Edward Mawere & Caitlin Morris. Photo by Bjorn Bolinder
The show gets a bit of a rough start as the actors are a somewhat stilted in the initial scene, but wow do they ever make a recovery. The acting is superb. Dagger’s Shawn is convincingly terrifying as a leader of the Antelopes. Howard’s Maggie slips between sickeningly sweet and violently demanding in the same breath. And Maware as Ben and Morris as Rachel give convincing performances as uncomfortable collaborators afraid of the authoritarian community they have unwittingly joined. Ishidia’s Jean gives a performance in the final scene that makes the entire play worth the watch. I am sitting here writing this still concerned about her and thinking she should have stuck with the 9/11 truthers.
Caitlin Morris & Quinn Franzen. Photo by Bjorn Bolinder
I see a lot of off-Broadway theater, and this is one of the most ingenious uses of a set buildout on a small stage that I have seen. The versatile set serves at least five different settings, and the lighting and sound design become increasingly more complex and add realism to the increasing terror happening on stage.

The hollow rhetoric of safety is a big theme of the play. This isn’t surprising for a generation of adults raised to fear everything from Halloween candy to stranger danger and who now find comfort in playing pony. And I think it is obvious this is what Meyer critiques. These are characters who without ponies or antelopes could relate to and help each other cope in truly magical friendships.

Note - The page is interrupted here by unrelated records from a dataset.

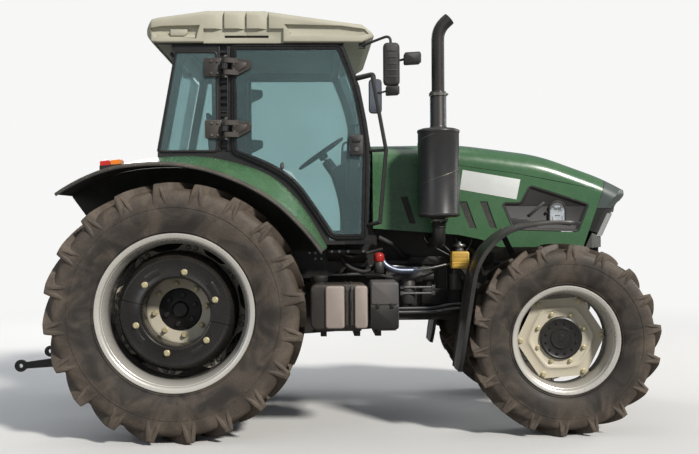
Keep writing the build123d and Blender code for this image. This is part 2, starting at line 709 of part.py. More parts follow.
pillar_front = ((1250, floor_top), (1268, 1909), (1243, 2085), (1198, 2315), (1093, 2590), (1085, 2612))
window_sill = 1878.0
window_hinge = (-70.0, 2568.0)      # rear window's hinge line: x from the rear axle, z
with BuildPart() as cab_frame:
    box_between(330, 1250, -arch_half + fender_sheet + 2, arch_half - fender_sheet - 2,
                floor_top - floor_thickness, floor_top)
    box_between(975, 1250, -cab_half, cab_half, floor_top - floor_thickness, floor_top)
    box_between(cab_rear_x, 342, -arch_half + fender_sheet + 2, arch_half - fender_sheet - 2,
                deck_top - floor_thickness, deck_top)
    box_between(330, 342, -arch_half + fender_sheet + 2, arch_half - fender_sheet - 2, floor_top - 1, deck_top)
    box_between(cab_rear_x - 12, cab_rear_x, -arch_half + fender_sheet + 2, arch_half - fender_sheet - 2,
                deck_top - floor_thickness, 1700)
    box_between(1238, 1250, -cab_half, cab_half, floor_top - 1, 1420)
    box_between(1238, 1252, -400, 400, 1419, 1860)
    for side in (1, -1):
        with BuildSketch(side_plane(cab_half if side > 0 else -cab_half + pillar_depth)):
            with BuildLine():
                Polyline(*pillar_front, (1030, 2612), (1140, 2315), (1187, 2085), (1205, 1909), (1190, floor_top),
                         close=True)
            make_face()
            with BuildLine():
                Polyline((221, 1840), (221, 2612), (366, 2612), (366, 1790), close=True)
            make_face()
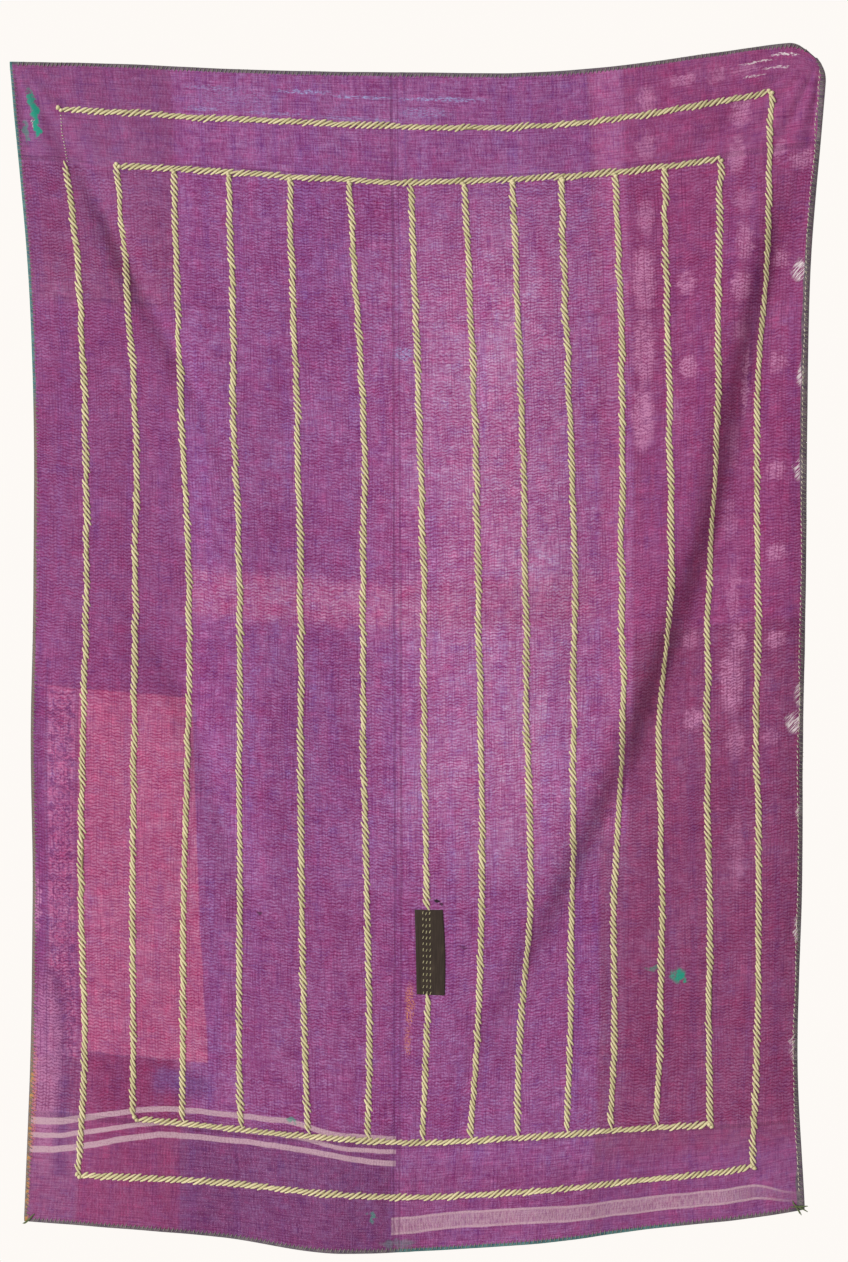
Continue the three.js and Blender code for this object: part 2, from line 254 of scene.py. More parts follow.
def rows_of_stitches(s, t):
    """Which row of stitches a place is on, how far along the row, counted in stitches, and
    how hard the stitches draw the cloth in there.

    The rows run across the middle of the quilt, and up and down its top and foot."""
    wander = 0.9 * rumple(s, t, 70, 110, 11) + 0.35 * rumple(s, t, 24, 60, 12)
    wander = wander + 0.3 * rumple(s, t, 15, 26, 13)
    level_row = t / ROW_PITCH + wander
    level_step = s / STITCH_PITCH + 0.7 * rumple(s, t, 160, 90, 18)
    wander = 0.9 * rumple(s, t, 110, 70, 14) + 0.35 * rumple(s, t, 60, 24, 15)
    wander = wander + 0.3 * rumple(s, t, 26, 15, 20)
    upright_row = s / ROW_PITCH + wander
    upright_step = t / STITCH_PITCH + 0.7 * rumple(s, t, 90, 160, 19)
    in_band = (t < INNER_TOP) | (t > INNER_FOOT)
    from_side = np.minimum(s, FLAT_WIDTH - s)
    from_end = np.minimum(t, FLAT_LENGTH - t)
    mitre = ease((from_side - from_end) / 40 + 0.5)
    turn = ease(np.abs(t - INNER_TOP) / 8) * ease(np.abs(t - INNER_FOOT) / 8)
    draw = 0.85 + 0.25 * rumple(s, t, 90, 70, 16) + 0.3 * rumple(s, t, 26, 20, 17)
    draw = np.clip(draw, 0.2, 1) * turn * np.where(in_band, 0.4 * mitre, 1)
    row = np.where(in_band, upright_row, level_row)
    step = np.where(in_band, upright_step, level_step)
    return row, step, draw


def pucker(s, t):
    """How high the cloth puckers up, from -1 in a furrow to 1 on a crest."""
    row, _, draw = rows_of_stitches(s, t)
    return (2 * np.abs(np.sin(np.pi * row)) - 1) * draw


def unevenness(s, t):
    """The small lumps of a hand-quilted cloth, which the embroidery draws in."""
    across = np.interp(s, FLAT_ACROSS, np.arange(len(UPRIGHTS)))
    billow = 0.9 * np.sin(np.pi * (across % 1)) ** 2
    lumps = 1.8 * rumple(s, t, 130, 180, 21) + 0.8 * rumple(s, t, 50, 60, 22)
    return billow + lumps


def cloth_points(s, t, outward):
    """Points on the hanging cloth, a little out from the middle of its thickness."""
    x, z = hung_place(s, t)
    middle = np.stack([x, drape(x, z), z], 1)
    return (middle + face_normal(x, z) * np.reshape(outward, (-1, 1))) * MM


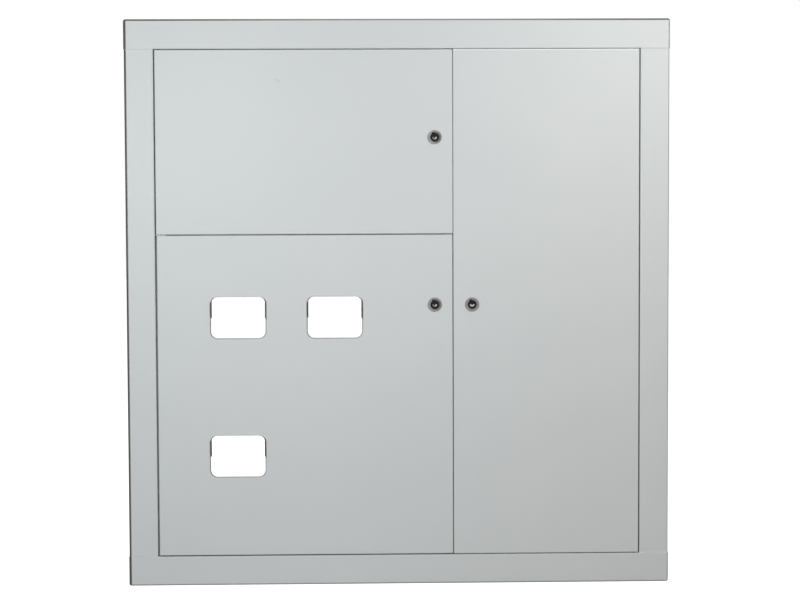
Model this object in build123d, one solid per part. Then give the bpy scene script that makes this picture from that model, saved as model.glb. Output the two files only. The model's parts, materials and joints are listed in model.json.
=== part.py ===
from build123d import *
import math
import os

os.makedirs("parts", exist_ok=True)

# Floor distribution board for a wall niche, seen from the front along +Y.
# The origin is the middle of the back plane, X runs to the right and Z up.

# Overall sizes
board_width = 960.0
board_height = 1000.0
board_depth = 150.0

# Sheet thicknesses and bends
frame_sheet = 1.5
door_sheet = 1.2
cover_sheet = 1.0
rail_sheet = 1.0
bend_inside = 0.8
seam = 0.3

# Trim frame
rail_face = 52.0
stile_face = 51.0
stile_inset = 0.8
outer_lip = 12.0
trim_corner = 4.0
joint_tab = 12.0
joint_tab_inset = 6.0
door_recess = 20.0
stop_width = 12.0

# Box behind the trim
body_margin = 13.0
wall_front_flange = 23.0
wall_rear_flange = 30.0
anchor_hole = 10.0
anchor_spacing_z = 800.0

# Cable ways
power_way_width = 220.0
signal_way_width = 120.0
way_depth = 60.0
way_from_back = 65.0
way_corner = 12.0
side_hole = 32.0
side_hole_pitch = 60.0
side_hole_rise = 40.0
side_hole_from_back = 30.0
side_hole_count = 3

# Strips that the doors close on
hat_face = 30.0
hat_depth = 7.0
partition_flange = 25.0

# Doors
upper_left_gap = 2.0
meter_left_gap = 3.0
right_gap = 1.9
upper_middle_gap = 0.8
meter_middle_gap = 1.3
upper_top_gap = 1.4
tall_top_gap = 0.8
mid_gap = 1.6
meter_bottom_gap = 1.7
tall_bottom_gap = 1.2
tall_door_width = 329.1
upper_door_height = 323.5
door_depth = 15.0
door_edge_radius = 1.6
stiffener_width = 24.0
stiffener_flange = 10.0
stiffener_depth = 12.0
stiffener_inset = 30.0

# Windows of the meter door
window_width = 96.0
window_height = 72.5
window_corner = 12.0
window_side = 142.2
window_drop = 145.3
window_pitch_x = 170.5
window_pitch_z = 245.8
lower_window_shift = -2.0

# Clips beside the windows
clip_height = 33.0
clip_drop = 4.4
clip_reach = 1.2
clip_foot = 8.0
clip_step = 4.0
clip_slot = 4.0

# Hinges
pin_diameter = 5.0
pin_clearance = 0.08
pin_from_edge = 8.0
pin_from_face = 5.0
pin_projection = 3.0
pin_collar = 7.0
pin_collar_height = 3.0
tab_depth = 25.0
tab_sheet = 2.0
tab_width = 13.0
tab_length = 11.0
bracket_sheet = 1.0
bracket_length = 20.0
bracket_front = 1.0
bracket_corner = 5.0

# Locks
lock_setback = 31.7
tall_lock_setback = 33.1
upper_lock_rise = 169.5
meter_lock_drop = 123.9
bezel_diameter = 24.5
bezel_thickness = 2.5
bezel_chamfer = 0.8
barrel_diameter = 19.5
barrel_length = 28.0
barrel_clearance = 0.25
keyway_diameter = 15.0
keyway_depth = 8.5
keyway_notch_width = 4.4
keyway_notch_depth = 2.0
keyway_notch_turn = 20.0
rotor_clearance = 0.08
rotor_disc = 3.0
rotor_post = 8.0
rotor_post_recess = 0.9
rotor_groove = 2.4
rotor_cut_height = 0.5
stem_diameter = 11.0
stem_projection = 1.5
square_side = 7.5
square_clearance = 0.1
cam_sheet = 2.5
cam_width = 16.0
cam_reach = 28.0
cam_screw_head = 10.0
cam_screw_height = 3.5
cam_screw_shank = 5.0
cam_screw_length = 10.0
nut_across_flats = 24.0
nut_thickness = 5.0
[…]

I asked an audience member after the play their thoughts. They said they could relate to the polarization in it that reflected our own times. They then made the comment that “all attempts at creating utopia end in dystopia.” I disagree. I think sometimes we just have a hard time acknowledging utopia when we are in it. But obsession and the need to mitigate friendships through larger communities, Meyer shows, has nothing but destructive results. Belonging, it seems, can offer a false sense of safety.